If children’s sporting events didn’t require parent participation then maybe they might find an increase in enrolments. Either that or if they sold beer at the canteens then maybe I might actually volunteer to hand over meat pies and lolly bags.
Example five – Money instead of time
What is so wrong with buying someone’s love? I got no love or money growing up, shouldn’t you be happy to be given anything you want? I would much rather give my son money than my time. My time is precious and I really don’t want to sit down to watch The Incredibles movie again for the 100th time. I mean does he want to sit down and watch season three of House of Cards with me? No, so it doesn’t seem very fair that I always have to do what he wants to do all the time just because some shows aren’t really “age appropriate”.

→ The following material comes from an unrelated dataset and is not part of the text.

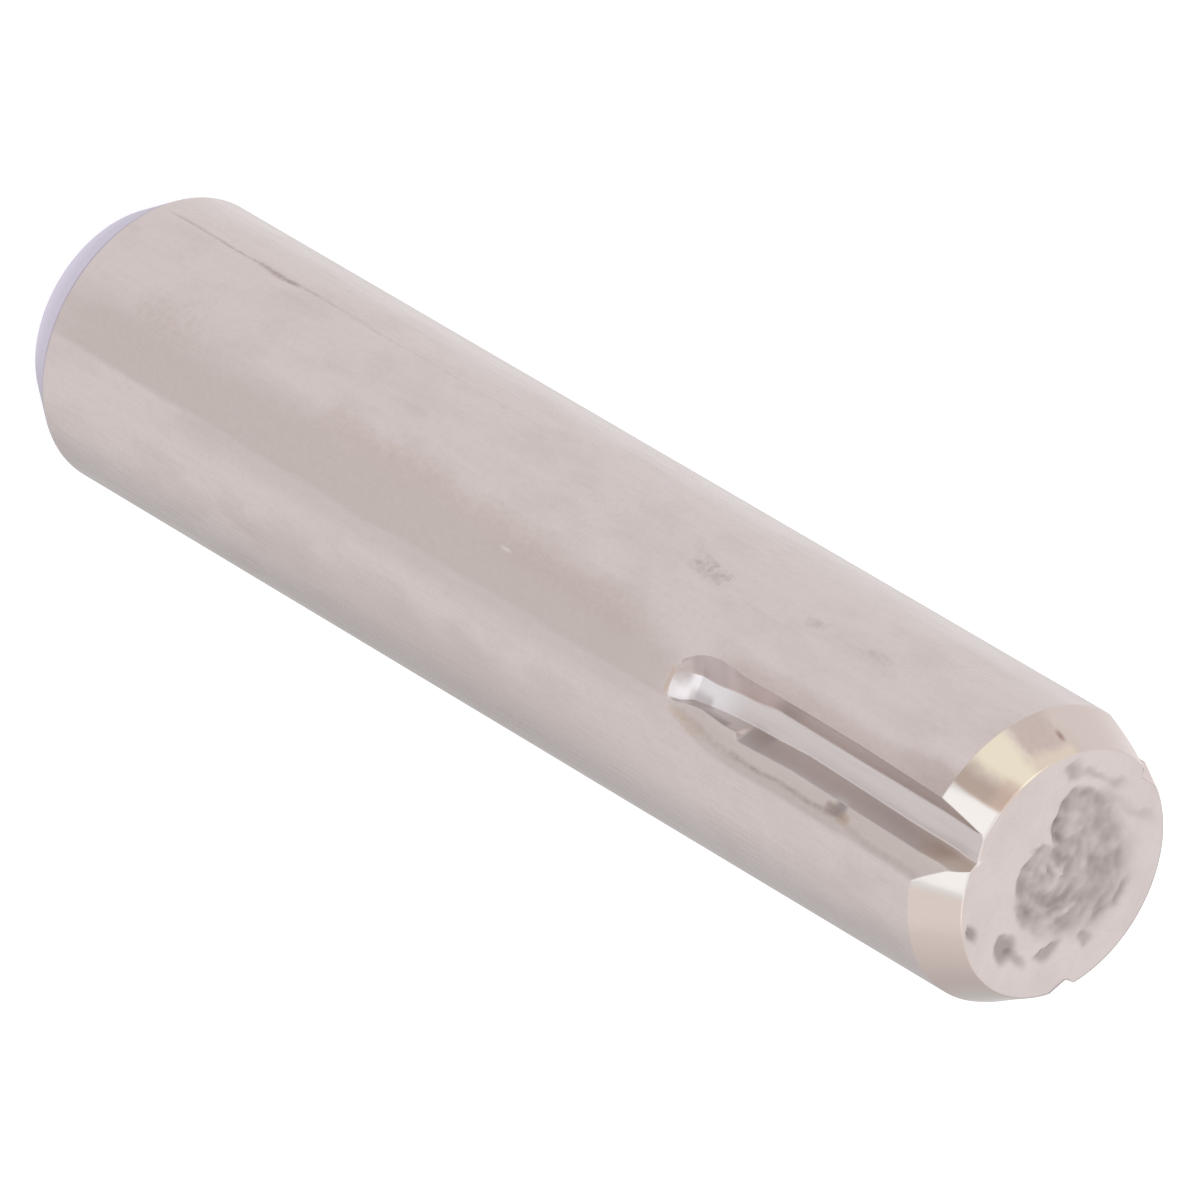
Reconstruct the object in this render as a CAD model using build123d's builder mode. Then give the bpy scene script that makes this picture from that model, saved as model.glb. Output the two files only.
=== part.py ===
from build123d import *
import math
import os

# Cam pin: a solid steel grooved pin. A round blank has a chamfer at each end, and three lengthwise grooves are
# pressed into it at the front end. Pressing a groove swells the metal beside it, so the pin wedges in a drilled
# hole. The pin stands on its rear end: +Z runs along its axis and the origin is the rear end's centre.
# All lengths are in millimetres and all angles in degrees.

# Blank
pin_diameter = 6.35
pin_length = 28.575
rear_chamfer_length = 1.02  # along the axis
rear_chamfer_depth = 0.64  # off the radius
front_chamfer_length = 1.02
front_chamfer_depth = 0.52

# Grooves. The pressing tool leaned over, so the root slopes down to its far side, and beyond the far wall the tool's
# shoulder left a flat. Depths go down from the blank's top over the groove's middle line. Shifts go across the
# groove from that line, and the far side is the positive one.
groove_count = 3
first_groove_angle = -90.0  # the first groove faces the front of the frame
groove_length = 8.5  # front face to the blunt end
near_root_depth = 0.485
far_root_depth = 0.645
root_width = 0.51
root_corner_radius = 0.05
near_wall_angle = 34.0  # each wall leans this far from straight out
far_wall_angle = 43.0
lip_depth = 0.245  # where the far wall meets the flat
flat_edge_angle = 21.0  # from the groove's middle line round to where the flat runs out

# The groove's blunt end, and the run-in over which the root reaches its full depth and the near wall its slope
end_wall_length = 0.38  # along the axis, from the surface down to the root
run_in_length = 2.0
end_near_depth = 0.335
end_far_depth = 0.375
end_root_width = 0.5
end_near_wall_angle = 56.0
end_lip_depth = 0.145
end_flat_angle = 17.0

# The groove strays a little round the pin on its way to the front face
end_root_shift = 0.13
root_shift = -0.01
face_root_shift = 0.065
face_flat_angle = 22.5

# Swell: the metal that each groove pushed up, as a low bulge about the groove. It shows on the near side only.
swell_raise = 0.06  # above the blank at the bulge's middle, which the groove then cuts away
swell_half_angle = 18.0  # from the groove's middle line to the bulge's foot
swell_start_sink = 0.06  # below the blank's surface, where the bulge starts at the groove's blunt end
swell_rise_length = 1.9
swell_face_raise = 0.01  # what is left of the bulge at the front face

# Torn core: the cropped middle of the front end, a little below the plain ring round it. It is an oval whose
# edge strays in and out.
core_depth = 0.08
core_half_length = 2.14
core_half_width = 1.6
core_turn = -7.5  # the way its length lies
core_wander = 0.11
core_lobes = 7  # strays round the edge, an odd number so that opposite sides differ
core_lobe_turn = 50.0
core_edge_points = 28

pin_radius = pin_diameter / 2
rear_face_radius = pin_radius - rear_chamfer_depth
front_face_radius = pin_radius - front_chamfer_depth
front_shoulder = pin_length - front_chamfer_length
blunt_end = pin_length - groove_length
groove_pitch = 360 / groove_count

# The bulge is turned about its own axis, set off towards the groove. With this offset its circle crosses the
# blank's circle at the bulge's half angle and stands proud of it by the raise.
swell_offset = (swell_raise**2 + 2 * pin_radius * swell_raise) / (
    2 * pin_radius * (1 - math.cos(math.radians(swell_half_angle))) + 2 * swell_raise
)
swell_reach = pin_radius + swell_raise

with BuildPart() as swell:
    with BuildSketch(Plane.XZ):
        with BuildLine():
            Polyline(
                (swell_offset, blunt_end),
                (pin_radius - swell_start_sink, blunt_end),
                (swell_reach, blunt_end + swell_rise_length),
                (swell_reach, front_shoulder),
                (front_face_radius + swell_face_raise, pin_length),
                (swell_offset, pin_length),
                close=True,
            )
        make_face()
    revolve(axis=Axis((swell_offset, 0, 0), (0, 0, 1)))

cutter_top = swell_reach + far_root_depth
flat_overrun = 1.3  # the cut goes on past the flat's edge by this share of its width, out of the metal
cutter_overrun = 1.0  # past the front face


def cutter_section(lift, near_depth, far_depth, width, shift, near_angle, lip, flat_angle):
    """Corners of the groove's cross-section: both root corners come first, then round by the far side.

    The lift raises the whole section out of the metal.
    """
    near_root = Vector(pin_radius - near_depth, shift - width / 2)
    far_root = Vector(pin_radius - far_depth, shift + width / 2)
    far_lip = far_root + Vector(1, math.tan(math.radians(far_wall_angle))) * (far_depth - lip)
    flat_edge = Vector(pin_radius, 0).rotate(Axis.Z, flat_angle)
    flat_end = far_lip + (flat_edge - far_lip) * flat_overrun
    near_rise = cutter_top - near_root.X
    near_top = near_root + Vector(1, -math.tan(math.radians(near_angle))) * near_rise
    corners = [near_root, far_root, far_lip, flat_end, Vector(cutter_top, flat_end.Y), near_top]
    return [corner + Vector(lift, 0) for corner in corners]


# The cutter's root starts above the metal, drops steeply down the end wall, sinks gently through the run-in and
# then keeps its depth out past the front face.
end_lift = end_far_depth + swell_raise
lift_length = end_wall_length * swell_raise / end_far_depth
end_root = (end_near_depth, end_far_depth, end_root_width, end_root_shift)
end_section = (*end_root, end_near_wall_angle, end_lip_depth, end_flat_angle)
full_root = (near_root_depth, far_root_depth, root_width)
full_section = (*full_root, root_shift, near_wall_angle, lip_depth, flat_edge_angle)
face_section = (*full_root, face_root_shift, near_wall_angle, lip_depth, face_flat_angle)
cutter_stations = [
    (blunt_end - lift_length, cutter_section(end_lift, *end_section)),
    (blunt_end + end_wall_length, cutter_section(0, *end_section)),
    (blunt_end + end_wall_length + run_in_length, cutter_section(0, *full_section)),
    (pin_length, cutter_section(0, *face_section)),
    (pin_length + cutter_overrun, cutter_section(0, *face_section)),
]

with BuildPart() as groove_cutter:
    for height, corners in cutter_stations:
        with BuildSketch(Plane.XY.offset(height)):
            with BuildLine():
                Polyline(*corners, close=True)
            make_face()
            fillet(vertices().sort_by(Axis.X)[:2], root_corner_radius)
    loft(ruled=True)


def core_outline():
    """Points round the torn patch: an oval whose reach strays in and out."""
    points = []
    for step in range(core_edge_points):
        turn = step * 360 / core_edge_points
        stray = core_wander * math.cos(math.radians(core_lobes * turn + core_lobe_turn))
        across = (core_half_length + stray) * math.cos(math.radians(turn))
        along = (core_half_width + stray) * math.sin(math.radians(turn))
        points.append(Vector(across, along).rotate(Axis.Z, core_turn))
    return points


with BuildPart() as cam_pin:
    with BuildSketch(Plane.XZ):
        with BuildLine():
            Polyline(
                (0, 0),
                (rear_face_radius, 0),
                (pin_radius, rear_chamfer_length),
                (pin_radius, front_shoulder),
                (front_face_radius, pin_length),
                (0, pin_length),
                close=True,
            )
        make_face()
    revolve(axis=Axis.Z)
    for groove in range(groove_count):
        add(swell.part, rotation=(0, 0, first_groove_angle + groove * groove_pitch))
    for groove in range(groove_count):
        add(
            groove_cutter.part,
            rotation=(0, 0, first_groove_angle + groove * groove_pitch),
            mode=Mode.SUBTRACT,
        )
    with BuildSketch(Plane.XY.offset(pin_length)):
        with BuildLine():
            Spline(*core_outline(), periodic=True)
        make_face()
    extrude(amount=-core_depth, mode=Mode.SUBTRACT)

cam_pin.part.label = "cam_pin"

os.makedirs("parts", exist_ok=True)
export_step(cam_pin.part, "parts/cam_pin.step")
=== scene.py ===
"""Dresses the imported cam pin: a cropped, chamfered and grooved steel pin on a pale studio floor.

The pin stands on its rear end, with +Z along its axis. Sizes are in millimetres until a mesh is
finished, angles are in degrees, and a turn is measured about the axis from the first groove.
"""

import logging
import math
from collections.abc import Callable, Sequence
from dataclasses import dataclass, field
from enum import Enum, IntEnum

import bmesh
import bpy
from mathutils import Matrix, Vector, kdtree, noise

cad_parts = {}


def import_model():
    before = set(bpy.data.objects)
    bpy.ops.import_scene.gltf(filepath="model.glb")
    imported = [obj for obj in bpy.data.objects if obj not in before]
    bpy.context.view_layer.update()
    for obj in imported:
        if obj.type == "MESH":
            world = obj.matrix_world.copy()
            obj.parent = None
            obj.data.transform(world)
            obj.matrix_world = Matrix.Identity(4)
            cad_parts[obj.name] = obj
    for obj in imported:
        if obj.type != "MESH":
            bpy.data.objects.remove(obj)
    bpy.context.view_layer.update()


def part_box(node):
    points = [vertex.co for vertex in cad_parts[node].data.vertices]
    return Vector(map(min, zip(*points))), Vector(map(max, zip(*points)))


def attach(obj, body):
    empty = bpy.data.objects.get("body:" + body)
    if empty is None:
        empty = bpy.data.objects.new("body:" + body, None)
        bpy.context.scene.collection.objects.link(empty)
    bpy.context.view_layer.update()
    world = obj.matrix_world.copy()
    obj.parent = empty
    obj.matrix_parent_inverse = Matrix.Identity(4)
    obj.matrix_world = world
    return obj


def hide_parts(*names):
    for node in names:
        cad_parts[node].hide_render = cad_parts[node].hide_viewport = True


LOG = logging.getLogger("cam_pin_looks")

NODE = "cam_pin"
BODY = "root"
METRES = 0.001  # in one millimetre
GROOVES = 3
SLACK = 0.0005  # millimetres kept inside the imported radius, so that rounding can't carry the visual past it
LEAST_LENGTH = 1e-6  # millimetres, so that nothing is divided by 0
LEAST_RADIUS = 1e-4  # of a row at the axis
ON_SURFACE = 1e-4  # how near the blank's surface a corner counts as lying on it
MERGED = 1e-5  # how near the axis or each other corners become one

Point = tuple[float, float]
Colour = tuple[float, float, float, float]
Tone = tuple[int, int, int]  # red, green and blue as the display shows them, from 0 to 255
Feeds = dict[str | int, object]
Socket = bpy.types.NodeSocket
Mesh = bmesh.types.BMesh
Layer = bmesh.types.BMLayerItem


def linear(tone: Tone) -> Colour:
    """Turns a tone of the display into the linear colour that a shader takes.

    Args:
        tone: Its red, green and blue, from 0 to 255.

    Returns:
        The linear colour, with full alpha.
    """
    shares = [level / 255 for level in tone]
    red, green, blue = (s / 12.92 if s <= 0.04045 else ((s + 0.055) / 1.055) ** 2.4 for s in shares)
    return (red, green, blue, 1)


def add_object(name: str, data: bpy.types.ID) -> bpy.types.Object:
    """Makes an object and links it to the scene.

    Args:
        name: The object's name.
        data: Its mesh, light or camera.

    Returns:
        The object.
    """
    made = bpy.data.objects.new(name, data)
    bpy.context.scene.collection.objects.link(made)
    return made


def add_mesh(name: str, mesh: Mesh) -> bpy.types.Object:
    """Makes an object of a finished mesh, and frees that mesh.

    Args:
        name: The object's name.
        mesh: The mesh.

    Returns:
        The object.
    """
    data = bpy.data.meshes.new(name)
    mesh.to_mesh(data)
    mesh.free()
    return add_object(name, data)


def smooth(share: float) -> float:
    """Eases a share from 0 to 1, held at both ends."""
    share = min(max(share, 0), 1)
    return share * share * (3 - 2 * share)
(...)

But it’s not just TV programs, it’s everything. Working 40 hours a week, plus travel time, plus studying 3 subjects at Masters level, plus cleaning, and cooking and pets and house maintenance, and, well everything. Time seems to be taken up so quickly and it doesn’t matter how great you are at prioritising there never seems to be enough time to do everything you need to do, let alone what you want.
Luckily for me, he has a growing interest in going to the pub, the theatre and Game of Thrones, so maybe as the years go by being a mum won’t be so bad, we just need to work on aligning the goals and objectives we want out of life. Or maybe I should just schedule my son in like a meeting. Every Thursday from 7-8pm is “family time”, at least we can devote one hour a week to doing stuff together and not rushing past each other.
I know that children only have one childhood so presumably it is better to get everything right the first time around because unless you believe in reincarnation you aren’t going to get a second chance!